Five Flags Speedway
Mercer Family to Act as Snowball Grand Marshal
Mercer Family to Serve as Derby Grand Marshals to Honor Father’s Legacy
By Chuck Coder
Albert Joseph Mercer, better known as “Sport,” was a real man of genius.
Hovering above Five Flags Speedway with just a safety harness and his lineman-spiked boots, Sport Mercer often tied a portable fan to the breaker boxes in hopes of beating the Florida Panhandle’s oppressive heat as he inspected the track’s utility poles.
Just like the Friday night heroes, Mercer became a fixture around the famed half-mile asphalt oval in those early days and well into the 1990s.
“He didn’t have a bucket truck like today,” 2005 Snowball Derby winner Eddie Mercer said of his father. “I’d be riding my bicycle and he’d be up on every pole. Literally keeping the lights on.”
Despite passing in 2010, Sport Mercer remains closely connected to Five Flags today through his four children—Eddie, Stevie, Wanda and Tina—and the friends he made across decades. Five Flags will honor Sport’s legacy at the 56th annual Snowball Derby presented by Hooters and Safe Locator on Dec. 3.
Eddie, Stevie, Wanda and Tina will serve as the grand marshals for the 300-lap on that Derby Sunday.
“It’s a little overwhelming,” Eddie Mercer said. “I talked with my sisters and brother about it, and we’re so humbled and thrilled that they’re recognizing dad. There aren’t that many people left who had a chance to interact with dad.”
Fridays had a routine for the Mercer Family after Tom Dawson bought the track and asked Sport to be his electrician. He’d get home from work at Florida Power & Light (Gulf Power, then, of course), change clothes and head to the track with the kids.
“It was nothing to see Sport climbing up a pole on race night,” said current Five Flags general manager and promoter Tim Bryant.

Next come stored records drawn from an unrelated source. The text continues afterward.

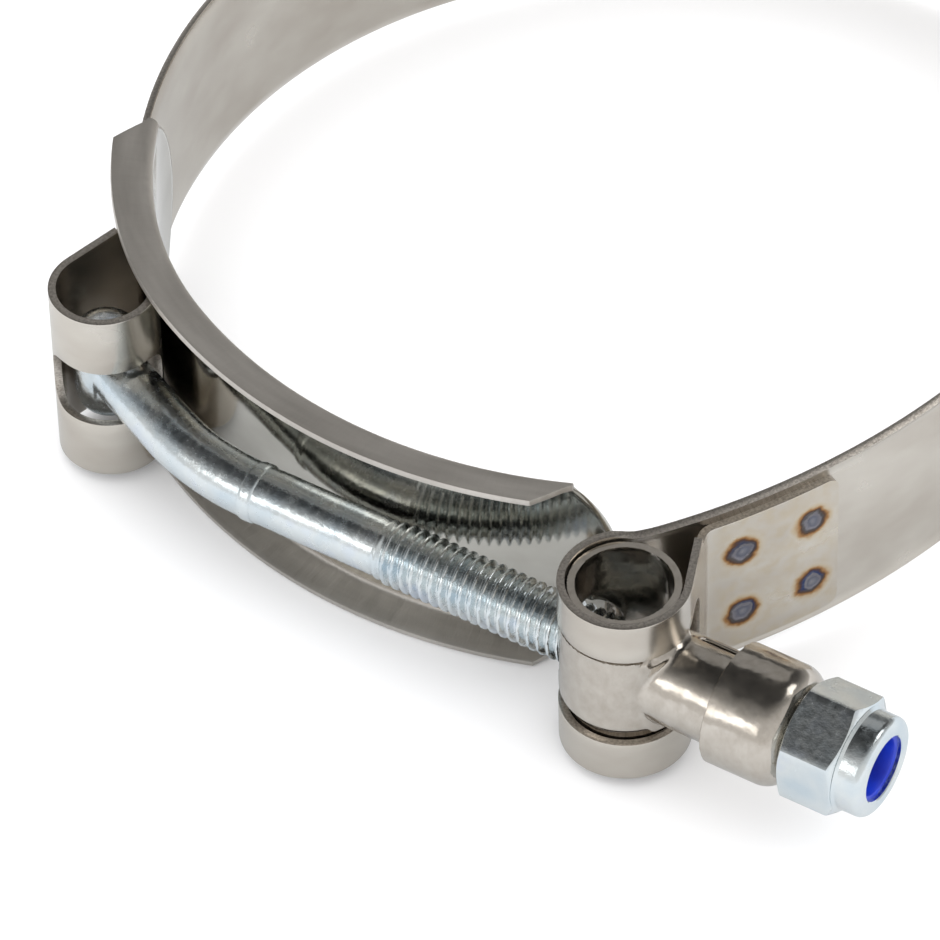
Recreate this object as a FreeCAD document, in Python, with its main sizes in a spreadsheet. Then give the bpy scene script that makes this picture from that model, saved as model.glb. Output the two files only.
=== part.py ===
import FreeCAD, Part
import math
import os

# T-bolt hose clamp, lying flat.
# The origin is the centre of the band's left arc, half way up the band.
# +Z runs along the hose, +X along the bolt towards its nut, and the gap is on the -Y side.

SIZES = [
    # the band, one strip with a folded loop at each end
    ("ring_radius", 44.8, "hose side of the band on its left, where it is round"),
    ("band_thickness", 0.7, "strip thickness"),
    ("band_width", 19.0, "full width of the strip at the loops"),
    ("ring_narrowing", 0.2, "how much each rolled edge draws the ring in"),
    ("lip_width", 1.35, "width of a rolled edge"),
    ("lip_rise", 0.35, "how far a rolled edge stands out"),
    ("shoulder_angle", 142.3, "where the left arc meets the far arc, from +X"),
    ("back_turn", 76.4, "left arc, as far as the left lead"),
    ("left_lead", 9.4, "straight run into the left loop"),
    ("far_easing", 22.2, "far arc, larger than the left arc by this"),
    ("far_turn", 27.4, "arc of the far side"),
    ("top_tightening", 11.7, "upper right arc, smaller than the left arc by this"),
    ("top_turn", 84.3, "arc of the upper right"),
    ("side_easing", 7.8, "right side arc, larger than the left arc by this"),
    ("side_turn", 27.9, "arc of the right side"),
    ("flat_easing", 27.7, "right front arc, larger than the left arc by this"),
    ("flat_turn", 40.0, "arc of the right front"),
    ("lead_bend_radius", 16.0, "bend before the right loop"),
    ("lead_bend_turn", 7.7, "turn of that bend"),
    ("right_lead", 2.5, "straight run into the right loop"),
    # the two loops and their tabs
    ("left_loop_radius", 4.2, "inside of the loop round the T-head"),
    ("left_loop_turn", 234.0, "arc of the left loop"),
    ("right_loop_radius", 5.15, "inside of the loop round the T-piece"),
    ("right_loop_turn", 247.0, "arc of the right loop"),
    ("tab_bend_radius", 1.3, "inside bend where a loop meets its tab"),
    ("tab_length", 12.6, "welded length of a tab"),
    ("tab_setback", 0.05, "tab edge to the foot of the rolled edge"),
    ("tab_corner", 1.2, "rounded corners of a tab"),
    ("left_slot_start", 15.0, "from the end of the left lead to its slot"),
    ("left_slot_turn", 165.0, "arc of the left slot"),
    ("left_slot_corner", 3.0, "corners of the left slot"),
    ("slot_clearance", 0.6, "room above and below the shank in the left slot"),
    ("right_slot_start", 4.0, "from the end of the right lead to its slot"),
    ("right_slot_strand", 4.2, "how far the right slot runs up the strand to the tab"),
    ("right_slot_corner", 2.5, "corners of the right slot"),
    ("neck_clearance", 0.95, "room above and below the neck in the right slot"),
    # the bridging tongue
    ("tongue_thickness", 0.6, "sheet of the tongue"),
    ("tongue_clearance", 0.15, "ring's edge to the flange of the tongue"),
    ("flange_reach", 3.2, "how far a flange stands out"),
    ("flange_flare", 0.5, "how far a flange leans outwards"),
    ("tongue_bend", 0.3, "leg of the bend inside a flange"),
    ("tongue_overlap_start", 155.5, "where the welded end of the flanges starts, clockwise from +X"),
    ("tongue_overlap", 12.5, "arc of tongue on the ring's hose side, welded to it"),
    ("tongue_step_radius", 33.5, "tighter arc that takes the tongue clear of the bolt"),
    ("tongue_step_turn", 25.0, "arc of that step"),
    ("tongue_radius", 46.0, "arc under the bolt"),
    ("tongue_turn", 52.776786, "arc under the bolt as far as the flange ends, as an angle on the left arc"),
    ("tip_rise", 4.0, "how far each rounded end stands past the flanges"),
    ("flange_slant", 45.0, "slant of the flange ends"),
    # the T-bolt
    ("head_radius", 3.1, "T-head"),
    ("head_setback", 4.5, "T-head end to band edge"),
    ("head_bevel", 0.8, "bevelled ends of the T-head"),
    ("shank_radius", 2.65, "plain shank, rolled to the pitch diameter"),
    ("thread_radius", 2.675, "pitch cylinder of the M6 thread"),
    ("head_leg", 9.9, "straight shank at the T-head"),
    ("shank_bend_radius", 27.0, "bend of the shank"),
    ("collar_radius", 2.8, "parting collar where the shank turns straight"),
    ("collar_width", 1.3, "parting collar"),
    ("thread_start", 13.0, "from the end of the bend to the first thread"),
    ("thread_chamfer", 0.6, "chamfer of the bolt's end"),
    # the T-piece
    ("sheet_thickness", 0.75, "sheet of the T-piece"),
    ("loop_clearance", 0.15, "T-piece barrel to its loop"),
    ("barrel_setback", 0.5, "barrel end to band edge"),
    ("saddle_height", 9.6, "height of the saddle, the part that bulges out through the loop's slot"),
    ("saddle_inset", 0.05, "saddle to the outside of the loop"),
    ("saddle_bevel", 0.6, "bevelled edges of the saddle"),
    ("saddle_reach", 2.0, "how far past the bolt's axis the saddle goes towards the hose"),
    ("neck_radius", 4.3, "outside of the neck"),
    ("neck_fillet", 1.3, "flow of the barrel into the neck"),
    ("bolt_hole_radius", 3.55, "bolt hole on the gap side"),
    ("seam_width", 0.9, "open seam along the neck"),
    ("seam_tilt", 32.0, "seam, from straight up towards the hose"),
    # the ferrule over the neck's end
    ("ferrule_start", 10.7, "from the barrel's axis to the ferrule's cut edge"),
    ("ferrule_length", 7.15, "length of the ferrule"),
    ("ferrule_radius", 5.6, "outside of the ferrule"),
    ("ferrule_wall", 0.5, "sheet of the ferrule"),
    ("neck_gap", 1.3, "neck's end to the inside of the ferrule"),
    ("dome_radius", 2.2, "rounded shoulder of the ferrule"),
    ("hollow_bevel", 1.1, "bevelled shoulder inside the ferrule"),
    ("ferrule_hole_radius", 3.75, "hole for the bolt"),
    # the lock nut
    ("nut_gap", 0.05, "ferrule to nut"),
    ("nut_flats", 10.0, "across the flats"),
    ("hex_height", 5.4, "hexagon"),
    ("nut_height", 7.9, "hexagon and collar"),
    ("nut_collar_radius", 4.65, "collar that holds the insert"),
    ("nut_collar_lip", 0.45, "collar edge turned in over the insert"),
    ("sight_radius", 3.05, "opening in that edge"),
    ("thread_fit", 0.05, "radial room of the nut on the bolt"),
    ("chamfer_slope", 25.0, "corner chamfer of the nut, in degrees"),
    # the nylon insert
    ("insert_height", 2.1, "insert"),
    ("insert_radius", 3.6, "insert, outside"),
    ("insert_bore_radius", 2.6, "insert, inside"),
    ("bolt_end_depth", 2.7, "bolt end inside the nut's outer face"),
]

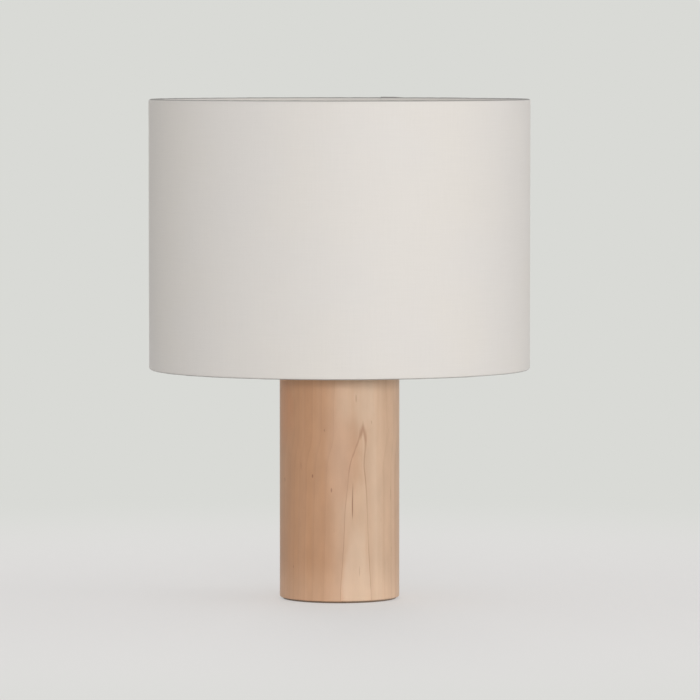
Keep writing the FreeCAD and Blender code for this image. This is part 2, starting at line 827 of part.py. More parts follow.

Few will ever forget seeing Sport in Victory Lane on that momentous December day in 2005 after Eddie finally won the Derby after so many tries. Sport received a police escort to make it in time to celebrate with his son and family.
“Some County deps took care of that,” Eddie said of Sport being picked up at his home off Nine Mile Road. “I had no idea, but it was the right thing to do. He came out there with his walker. That whole time, I had been celebrating. When he got there, I lost it. That was my Daytona 500.”
Sport never raced. He saved that for his sons. He assisted in technical inspection at a few tracks, including Mobile International Speedway and South Alabama Speedway outside of Opp.
“He loved people and people loved him,” Eddie Mercer said. “They called him ‘Sport’ for a reason.
“It’s an honor for our family. It makes me more proud of our heritage and what dad instilled in all of us. We’re a close-knit group. He and my mom stuck it out until he left this world. A lotta families don’t do that.”